◆ SHORT TASK
Repeat verbatim, and only, the lines of the data below, beginning at the line that contains "turn = Rot(0, lie_roll, 0)" and stopping after the line that contains "before = set(bpy.data.objects)".

◆ DATASET EXTRACT

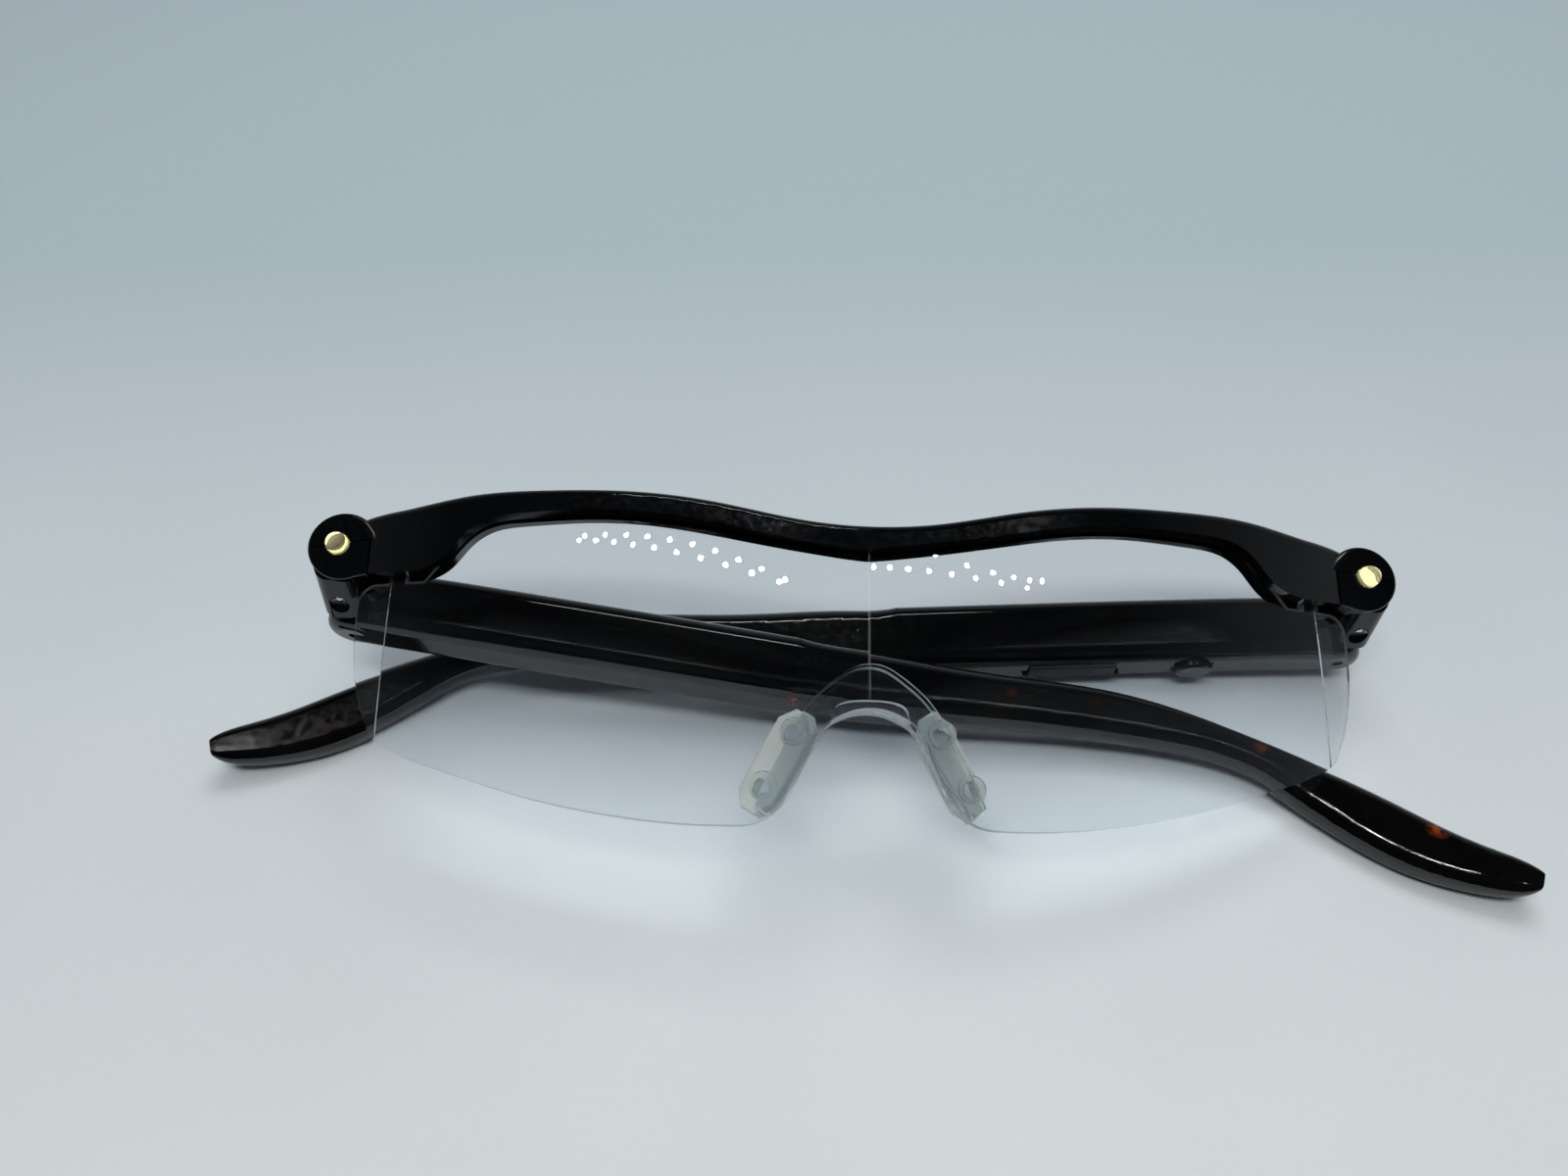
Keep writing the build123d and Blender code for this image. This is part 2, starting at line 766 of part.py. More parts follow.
def right_arm_cuts():
    """The button's hole and dish, the port cover's recess and the socket's mouth."""
    foot = -arm_tall / 2
    hole = post(button_r + button_fit, foot - overrun, 0)
    hole += post(button_dish_r, foot - overrun, foot + button_dish)
    edge = flap_wide / 2 + flap_gap
    reach = flap_long / 2 + flap_gap
    recess = along_box(flap_along - reach, flap_along + reach, arm_middle() - edge,
                       arm_middle() + edge, foot - overrun, flap_recess_top())
    mouth = extrude(socket_outline(socket_fit), amount=-arm_tall / 2)
    return (Pos(arm_middle(), button_along, 0) * hole + recess
            + Pos(arm_middle(), flap_along, 0) * mouth)


def right_arm():
    arm = arm_shell(cant_right) - right_arm_cuts()
    return arm + port_lugs() - port_pin()


def fold(shape, side, cant, angle):
    """Swings an arm's piece from straight back to its folded place."""
    if side < 0:
        shape = mirror(shape, Plane.YZ)
    tilt = math.radians(cant)
    axis = Axis((0, 0, 0), (-side * math.sin(tilt), 0, math.cos(tilt)))
    return Pos(side * pivot_x, pivot_y, pivot_z) * shape.rotate(axis, side * angle)


def front_pieces():
    """Browbar, lens, nose bracket, pads, head covers, lamps and cover screws."""
    bracket = nose_bracket()
    pieces = {"browbar": browbar(), "lens": lean(lens()), "nose_bracket": bracket}
    pads = nose_pads(bracket)
    domes = pair(lamp_dome())
    chips = pair(lamp_chip())
    boards = pair(lamp_board())
    for index, name in enumerate(("left", "right")):
        side = 2 * index - 1
        pieces["nose_pad_" + name] = pads[index]
        pieces["head_cover_" + name] = head_cover(side, (cant_left, cant_right)[index])
        pieces["lamp_dome_" + name] = lean(domes[index])
        pieces["lamp_chip_" + name] = lean(chips[index])
        pieces["lamp_board_" + name] = lean(boards[index])
    pieces["cover_screws"] = Compound(children=[lean(screw) for screw in pair(cover_screw())])
    return pieces


def left_arm_pieces():
    tilt = Rot(0, -cant_left, 0)
    return {
        "arm_left": arm_shell(cant_left),
        "arm_cover_left": arm_cover(),
        "hinge_pin_left": tilt * hinge_pin(),
        "battery_cell": battery_cell(),
        "battery_tabs": battery_tabs(),
    }


def right_arm_pieces():
    tilt = Rot(0, -cant_right, 0)
    return {
        "arm_right": right_arm(),
        "arm_cover_right": arm_cover(),
        "hinge_pin_right": tilt * hinge_pin(),
        "circuit_board": circuit_board(),
        "control_chip": control_chip(),
        "power_switch": power_switch(),
        "charge_socket": charge_socket(),
        "power_button": power_button(),
        "port_cover": port_cover(),
        "port_pin": port_pin(),
    }


def glasses():
    """Every piece in the worn frame, with both arms folded."""
    pieces = front_pieces()
    for name, shape in left_arm_pieces().items():
        pieces[name] = fold(shape, -1, cant_left, fold_left)
    for name, shape in right_arm_pieces().items():
        pieces[name] = fold(shape, 1, cant_right, fold_right)
    return pieces


def separate(shape):
    """A piece as its own solids, each standing at its final place."""
    return Compound(children=list(shape.solids()))


def laid_down(pieces):
    """Turns the worn pieces into the lying pose and sets them on the floor."""
    turn = Rot(0, lie_roll, 0) * Rot(lie_pitch, 0, 0)
    turned = {name: turn * shape for name, shape in pieces.items()}
    room = Compound(children=[copy.copy(shape) for shape in turned.values()]).bounding_box()
    shift = Pos(-room.center().X, -room.center().Y, -room.min.Z)
    return {name: separate(shift * shape) for name, shape in turned.items()}


os.makedirs("parts", exist_ok=True)
for name, shape in laid_down(glasses()).items():
    export_step(shape, "parts/" + name + ".step")
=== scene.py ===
# %% [markdown]
# # Lighted magnifier glasses
# The object is a pair of head-worn magnifying glasses: one wrap-round clear lens hangs in a wavy
# black browbar, a lamp sits at each end of the bar, and two arms fold away behind the lens.
# The solid model comes from CAD, so this script only dresses it: materials, small surface detail,
# floor, light and camera. Everything is in metres, in the CAD model's own frame.

# %% Load the frame
import math

import bpy
from mathutils import Matrix, Vector

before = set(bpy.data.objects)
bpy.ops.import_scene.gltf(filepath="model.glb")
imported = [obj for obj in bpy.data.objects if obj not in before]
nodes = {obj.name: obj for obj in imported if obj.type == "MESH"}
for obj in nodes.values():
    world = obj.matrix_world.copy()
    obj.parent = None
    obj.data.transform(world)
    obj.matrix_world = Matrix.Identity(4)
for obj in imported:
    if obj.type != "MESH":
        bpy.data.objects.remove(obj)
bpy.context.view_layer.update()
MM = 0.001

# %% [markdown]
# ## Camera
# A photograph fixes a camera in seven numbers: its place, three turns and its focal length. They
# were solved from the object itself: the two lamps, the hinges, the lens edge and the folded arms
# are known in CAD, so the camera that puts them all on their marks is the photographer's.
# The turns are given the way a person would aim: turn left, tip down, then roll.

# %% Camera
camera_place = Vector((-6.752, -101.555, 146.677)) * MM
camera_turn = math.radians(0.568)
camera_dip = math.radians(46.95)
camera_roll = math.radians(-1.104)
focal_mm = 27.615
sensor_mm = 36.0
nearest_seen = 0.01

camera_data = bpy.data.cameras.new("photo_camera")
camera_data.sensor_fit = "HORIZONTAL"
camera_data.sensor_width = sensor_mm
camera_data.lens = focal_mm
camera_data.clip_start = nearest_seen
camera = bpy.data.objects.new("photo_camera", camera_data)
bpy.context.scene.collection.objects.link(camera)
aim = (Matrix.Rotation(camera_turn, 3, "Z") @ Matrix.Rotation(math.pi / 2 - camera_dip, 3, "X")
       @ Matrix.Rotation(camera_roll, 3, "Z"))
camera.matrix_world = Matrix.LocRotScale(camera_place, aim.to_quaternion(), None)
bpy.context.scene.camera = camera
bpy.context.scene.view_settings.view_transform = "Standard"
print("camera at", camera_place[:], "looking", (aim @ Vector((0, 0, -1)))[:])

# %% [markdown]
# ## From a pixel to a direction
# Some small things, such as a dot of light, are easier to find in the photograph than to measure.
# With the camera known, a pixel gives a direction, and a ray along it finds the place in space.

# %% Rays through pixels
photo_width = 1600
photo_height = 1200


def pixel_ray(column, row):
    """The direction in the world that a pixel of the photograph looks along."""
    focal_pixels = focal_mm / sensor_mm * photo_width
    across = (column - photo_width / 2) / focal_pixels
    up = (photo_height / 2 - row) / focal_pixels
    return (aim @ Vector((across, up, -1))).normalized()


print("the photograph's top left looks along", pixel_ray(0, 0)[:])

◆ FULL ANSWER
    turn = Rot(0, lie_roll, 0) * Rot(lie_pitch, 0, 0)
    turned = {name: turn * shape for name, shape in pieces.items()}
    room = Compound(children=[copy.copy(shape) for shape in turned.values()]).bounding_box()
    shift = Pos(-room.center().X, -room.center().Y, -room.min.Z)
    return {name: separate(shift * shape) for name, shape in turned.items()}


os.makedirs("parts", exist_ok=True)
for name, shape in laid_down(glasses()).items():
    export_step(shape, "parts/" + name + ".step")
=== scene.py ===
# %% [markdown]
# # Lighted magnifier glasses
# The object is a pair of head-worn magnifying glasses: one wrap-round clear lens hangs in a wavy
# black browbar, a lamp sits at each end of the bar, and two arms fold away behind the lens.
# The solid model comes from CAD, so this script only dresses it: materials, small surface detail,
# floor, light and camera. Everything is in metres, in the CAD model's own frame.

# %% Load the frame
import math

import bpy
from mathutils import Matrix, Vector

before = set(bpy.data.objects)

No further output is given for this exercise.